From David Langford, 94 London Road, Reading, Berks, RG1 5AU, UK. Website ISSN 0265-9816 (print); 1740-942X (e). Logo: Dan Steffan. Cartoon: Arthur Thomson, 1987. Available for SAE or an invisible whistling octopus.

The Mandrake Shrieks

Peter S. Beagle won a technical victory in his lawsuit against his former manager Connor Cochran when on 21 June a US state judge ruled that while some claims had not been proven (elder abuse by causing mental suffering, conversion of assets), others had (financial elder abuse, fraud, breach of fiduciary duty, defamation), and awarded $332,500 damages plus ‘reasonable’ legal fees. But owing to Cochran’s filing of Chapter 11 bankruptcy in January 2018, both collection of damages and further litigation about co-owned companies remain on hold pending action by the US Bankruptcy Court. (File 770, 24 June)
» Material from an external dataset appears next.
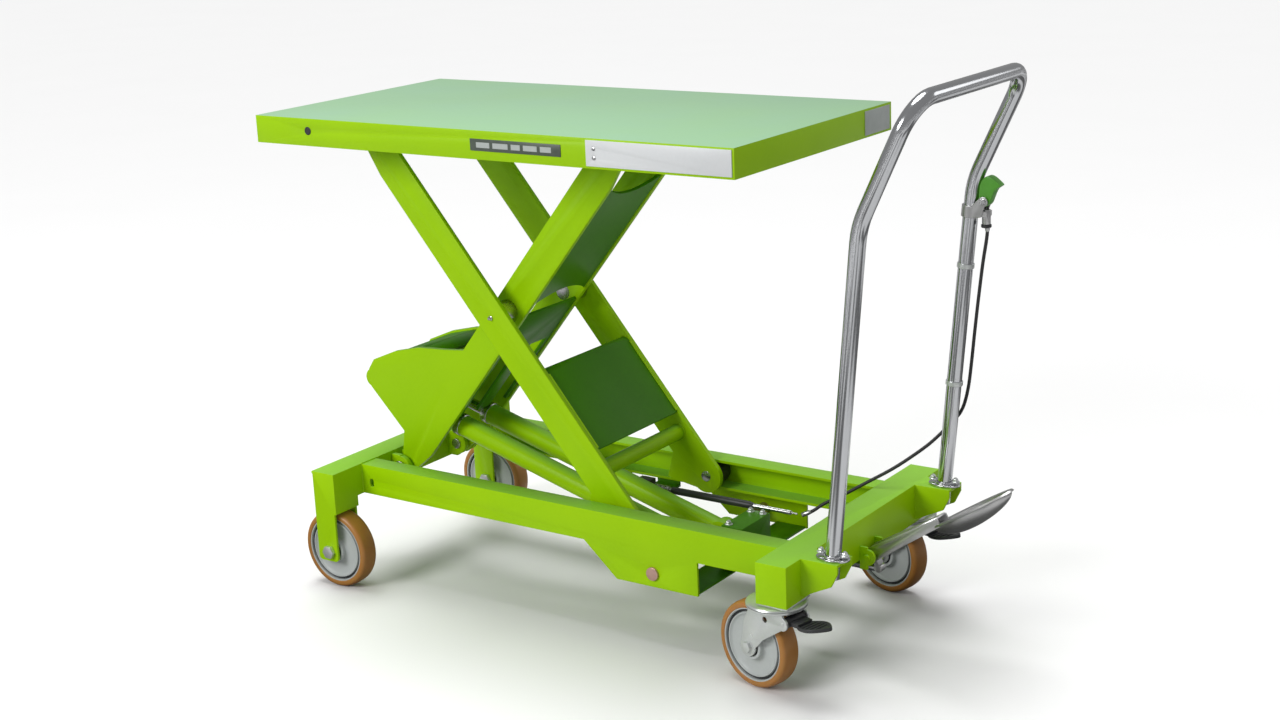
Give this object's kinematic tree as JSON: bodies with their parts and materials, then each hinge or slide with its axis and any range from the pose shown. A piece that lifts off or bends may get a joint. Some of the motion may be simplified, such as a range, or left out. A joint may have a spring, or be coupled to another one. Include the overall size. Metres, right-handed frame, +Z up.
{
  "type": "scissor lift table",
  "caption": "Manual hydraulic scissor lift table: flat deck on paired crossed arms, channel base on two fixed and two swivel braked wheels, foot pump and bent tube push handle",
  "frame": {"origin": "centre of the bounding box in X and Y, on the floor under the wheels", "axes": "+X along the deck towards the push handle, +Y across it to the far side, +Z up"},
  "size_m": [1.3613, 0.56, 0.985],
  "materials": {
    "deck_paint": "pale grey-green powder coat, fine texture",
    "green_paint": "lime green powder coat, semi-gloss",
    "zinc": "bright zinc plate",
    "pin_steel": "ground steel",
    "chrome": "bright chrome plate",
    "white_plate": "blank white plate",
    "grey_label": "blank label",
    "roller_black": "black nylon roller",
    "tyre_tan": "tan polyurethane tread, satin",
    "rim_grey": "light grey painted casting",
    "black_parts": "black moulding",
    "pump_black": "black paint",
    "cable_black": "black cable sheath",
    "lever_green": "green grip",
    "anchor_pin": "zinc plated, warm passivated"
  },
  "bodies": {
    "base": {"base_pivot_pins": "pin_steel", "base_pivot_lugs": "green_paint", "rear_beam": "green_paint", "rear_axles": "zinc", "rail_near": "green_paint", "rail_far": "green_paint", "cylinder_anchor_shaft": "anchor_pin", "base_tray": "green_paint", "front_beam": "green_paint", "push_handle": "chrome", "handle_flanges": "chrome", "caster_plates": "zinc", "pedal_bracket": "green_paint", "pump_block": "pump_black", "pump_reservoir": "pump_black", "release_valve": "pump_black", "release_clamp": "zinc", "release_cable": "cable_black"},
    "inner_frame": {"inner_arm_near": "green_paint", "inner_arm_far": "green_paint", "inner_upper_plate": "green_paint", "inner_lower_plate": "green_paint", "gusset_web": "green_paint", "upper_roller_stubs": "pin_steel", "ram_cross_shaft": "pin_steel", "centre_pins": "pin_steel"},
    "outer_frame": {"outer_arm_near": "green_paint", "outer_arm_far": "green_paint", "outer_cross_plate": "green_paint", "outer_cross_tube": "green_paint", "lower_roller_stubs": "pin_steel"},
    "platform": {"deck": "deck_paint", "deck_tracks": "green_paint", "deck_pivot_lugs": "green_paint", "deck_pivot_pins": "pin_steel", "side_plate": "white_plate", "blank_labels": "grey_label"},
    "lower_roller_near": {"lower_roller_near": "roller_black"},
    "lower_roller_far": {"lower_roller_far": "roller_black"},
    "upper_roller_near": {"upper_roller_near": "roller_black"},
    "upper_roller_far": {"upper_roller_far": "roller_black"},
    "barrels": {"cylinder_barrels": "green_paint"},
    "rams": {"cylinder_rams": "chrome"},
    "rear_wheel_near": {"rear_rim_near": "rim_grey", "rear_tyre_near": "tyre_tan"},
    "rear_wheel_far": {"rear_rim_far": "rim_grey", "rear_tyre_far": "tyre_tan"},
    "fork_near": {"caster_fork_near": "zinc"},
    "fork_far": {"caster_fork_far": "zinc"},
    "caster_wheel_near": {"caster_rim_near": "rim_grey", "caster_tyre_near": "tyre_tan"},
    "caster_wheel_far": {"caster_rim_far": "rim_grey", "caster_tyre_far": "tyre_tan"},
    "brake_near": {"brake_pedal_near": "black_parts"},
    "brake_far": {"brake_pedal_far": "black_parts"},
    "pedal": {"pedal_lever": "chrome", "pedal_pad": "chrome"},
    "plunger": {"pump_plunger": "chrome"},
    "release_grip": {"release_lever": "lever_green"},
    "release_rod": {"release_rod": "zinc"}
  },
  "joints": [
    {"name": "lift", "type": "hinge", "parent": "base", "child": "inner_frame", "pos_m": [-0.5357, 0, 0.2015], "axis": [0, -1, 0], "range_deg": [-36.02, 12.64]},
    {"name": "scissor_centre", "type": "hinge", "parent": "inner_frame", "child": "outer_frame", "pos_m": [-0.26105, 0, 0.53625], "axis": [0, -1, 0], "range_deg": [-25.39, 72.14]},
    {"name": "platform_pivot", "type": "hinge", "parent": "outer_frame", "child": "platform", "pos_m": [-0.5357, 0, 0.871], "axis": [0, -1, 0], "range_deg": [-36.12, 12.74]},
    {"name": "cylinder_swing", "type": "hinge", "parent": "base", "child": "barrels", "pos_m": [0.1043, 0, 0.1365], "axis": [0, -1, 0], "range_deg": [-3, 1.5]},
    {"name": "cylinder_stroke", "type": "slide", "parent": "barrels", "child": "rams", "axis": [-0.9623, 0, 0.2721], "range_m": [-0.0749, 0.027]},
    {"name": "lower_roller_near_spin", "type": "hinge", "parent": "outer_frame", "child": "lower_roller_near", "pos_m": [0.0136, -0.164, 0.2015], "axis": [0, 1, 0], "continuous": true},
    {"name": "upper_roller_near_spin", "type": "hinge", "parent": "inner_frame", "child": "upper_roller_near", "pos_m": [0.0136, -0.102, 0.871], "axis": [0, 1, 0], "continuous": true},
    {"name": "rear_wheel_near_spin", "type": "hinge", "parent": "base", "child": "rear_wheel_near", "pos_m": [-0.5827, -0.234, 0.075], "axis": [0, 1, 0], "continuous": true},
    {"name": "caster_near_swivel", "type": "hinge", "parent": "base", "child": "fork_near", "pos_m": [0.3773, -0.232, 0.155], "axis": [0, 0, 1], "continuous": true},
    {"name": "caster_wheel_near_spin", "type": "hinge", "parent": "fork_near", "child": "caster_wheel_near", "pos_m": [0.33638, -0.22255, 0.075], "axis": [0.225, 0.9744, 0], "continuous": true},
    {"name": "brake_near_press", "type": "hinge", "parent": "fork_near", "child": "brake_near", "pos_m": [0.41238, -0.2401, 0.136], "axis": [0.225, 0.9744, 0], "range_deg": [0, 10]},
    {"name": "lower_roller_far_spin", "type": "hinge", "parent": "outer_frame", "child": "lower_roller_far", "pos_m": [0.0136, 0.164, 0.2015], "axis": [0, 1, 0], "continuous": true},
    {"name": "upper_roller_far_spin", "type": "hinge", "parent": "inner_frame", "child": "upper_roller_far", "pos_m": [0.0136, 0.102, 0.871], "axis": [0, 1, 0], "continuous": true},
    {"name": "rear_wheel_far_spin", "type": "hinge", "parent": "base", "child": "rear_wheel_far", "pos_m": [-0.5827, 0.234, 0.075], "axis": [0, 1, 0], "continuous": true},
    {"name": "caster_far_swivel", "type": "hinge", "parent": "base", "child": "fork_far", "pos_m": [0.3773, 0.232, 0.155], "axis": [0, 0, 1], "continuous": true},
    {"name": "caster_wheel_far_spin", "type": "hinge", "parent": "fork_far", "child": "caster_wheel_far", "pos_m": [0.33638, 0.24145, 0.075], "axis": [0.225, 0.9744, 0], "continuous": true},
    {"name": "brake_far_press", "type": "hinge", "parent": "fork_far", "child": "brake_far", "pos_m": [0.41238, 0.2239, 0.136], "axis": [0.225, 0.9744, 0], "range_deg": [0, 10]},
    {"name": "pedal_press", "type": "hinge", "parent": "base", "child": "pedal", "pos_m": [0.4333, 0, 0.173], "axis": [0, 1, 0], "range_deg": [0, 38], "stiffness_Nm_per_rad": 4, "springref_deg": -28.65},
    {"name": "plunger_stroke", "type": "slide", "parent": "base", "child": "plunger", "axis": [-1, 0, 0], "range_m": [-0.0005, 0.0185]},
    {"name": "release_squeeze", "type": "hinge", "parent": "base", "child": "release_grip", "pos_m": [0.5393, 0.2, 0.748], "axis": [0, 1, 0], "range_deg": [-0.5, 20.5]},
    {"name": "release_pull", "type": "slide", "parent": "base", "child": "release_rod", "axis": [1, 0, 0], "range_m": [0, 0.0063], "stiffness_N_per_m": 300, "springref_m": -0.01}
  ],
  "couplings": [
    {"joint": "scissor_centre", "follows": "lift", "ratio": -2},
    {"joint": "platform_pivot", "follows": "lift", "ratio": 1},
    {"joint": "cylinder_swing", "follows": "lift", "ratio": 0.0496},
    {"joint": "cylinder_stroke", "follows": "lift", "m_per_rad": 0.1176},
    {"joint": "plunger_stroke", "follows": "pedal_press", "m_per_rad": 0.0265},
    {"joint": "release_squeeze", "follows": "release_pull", "rad_per_m": 55.5}
  ]
}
Brian Eno received the Stephen Hawking Medal for Science Communication in June; and asteroid 81948 has been given his full name, Brian Peter George St John le Baptiste de la Salle Eno, but mercifully will be called Eno for short. (, 26 June) [SB]
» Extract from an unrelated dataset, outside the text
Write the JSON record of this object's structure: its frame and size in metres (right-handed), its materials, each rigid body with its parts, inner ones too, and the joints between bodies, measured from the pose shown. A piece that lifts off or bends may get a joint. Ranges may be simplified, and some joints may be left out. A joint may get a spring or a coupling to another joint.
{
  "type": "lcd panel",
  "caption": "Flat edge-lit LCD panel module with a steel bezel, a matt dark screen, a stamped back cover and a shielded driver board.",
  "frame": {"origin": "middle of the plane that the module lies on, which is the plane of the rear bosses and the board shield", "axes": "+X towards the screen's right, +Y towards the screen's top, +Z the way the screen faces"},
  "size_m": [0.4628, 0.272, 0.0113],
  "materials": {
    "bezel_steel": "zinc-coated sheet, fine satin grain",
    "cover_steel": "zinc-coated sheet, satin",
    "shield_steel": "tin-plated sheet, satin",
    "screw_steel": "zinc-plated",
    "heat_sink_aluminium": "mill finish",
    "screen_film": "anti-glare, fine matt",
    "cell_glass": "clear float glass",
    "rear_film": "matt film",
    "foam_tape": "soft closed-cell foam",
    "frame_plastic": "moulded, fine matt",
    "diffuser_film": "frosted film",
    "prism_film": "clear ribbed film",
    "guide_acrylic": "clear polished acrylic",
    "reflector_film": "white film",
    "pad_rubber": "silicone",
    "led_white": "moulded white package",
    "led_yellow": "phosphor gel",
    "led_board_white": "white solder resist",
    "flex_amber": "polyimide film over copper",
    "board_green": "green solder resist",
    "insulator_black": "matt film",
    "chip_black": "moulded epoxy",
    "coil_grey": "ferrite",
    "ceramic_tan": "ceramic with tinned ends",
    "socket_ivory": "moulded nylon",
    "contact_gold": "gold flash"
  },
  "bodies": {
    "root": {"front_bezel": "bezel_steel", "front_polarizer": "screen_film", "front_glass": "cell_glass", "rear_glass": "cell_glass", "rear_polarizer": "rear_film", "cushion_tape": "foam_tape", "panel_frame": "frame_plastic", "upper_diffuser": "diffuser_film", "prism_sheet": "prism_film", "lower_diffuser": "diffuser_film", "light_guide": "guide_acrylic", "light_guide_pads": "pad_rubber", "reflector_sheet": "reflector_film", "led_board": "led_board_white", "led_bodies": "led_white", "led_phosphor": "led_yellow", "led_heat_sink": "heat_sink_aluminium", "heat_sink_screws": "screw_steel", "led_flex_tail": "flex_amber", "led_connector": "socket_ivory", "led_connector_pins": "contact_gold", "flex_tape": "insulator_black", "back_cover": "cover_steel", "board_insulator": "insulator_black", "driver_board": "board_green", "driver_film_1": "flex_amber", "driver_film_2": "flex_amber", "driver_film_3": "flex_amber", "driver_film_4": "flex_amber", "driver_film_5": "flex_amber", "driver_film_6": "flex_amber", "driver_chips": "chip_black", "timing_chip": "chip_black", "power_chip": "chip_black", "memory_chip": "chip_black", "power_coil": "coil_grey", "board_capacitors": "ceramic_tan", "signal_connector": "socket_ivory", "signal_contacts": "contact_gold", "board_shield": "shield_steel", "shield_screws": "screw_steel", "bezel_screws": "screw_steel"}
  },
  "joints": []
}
Neil Gaiman was thrilled – and so would Terry Pratchett have been – that 20,000 Americans organized by the ‘Return to Order’ Christian campaign signed a petition demanding that the Good Omens tv series be cancelled. Among the outraged complaints are that this is ‘another step to make satanism appear normal, light and acceptable’, that it ‘mocks God’s wisdom’, and worst of all that God is voiced by a woman. By way of punchline, the petition was addressed to Netflix rather than the makers BBC/Amazon Prime. Neil tweeted: ‘... This is so beautiful ... Promise me you won’t tell them?’ (Guardian, 20 June) But somehow they found out, and redirected their wrath. (Guardian, 21 June)

Irene Gallo, multiple award-winning art director at Tor Books, is now vice president and publisher of (, 20 June)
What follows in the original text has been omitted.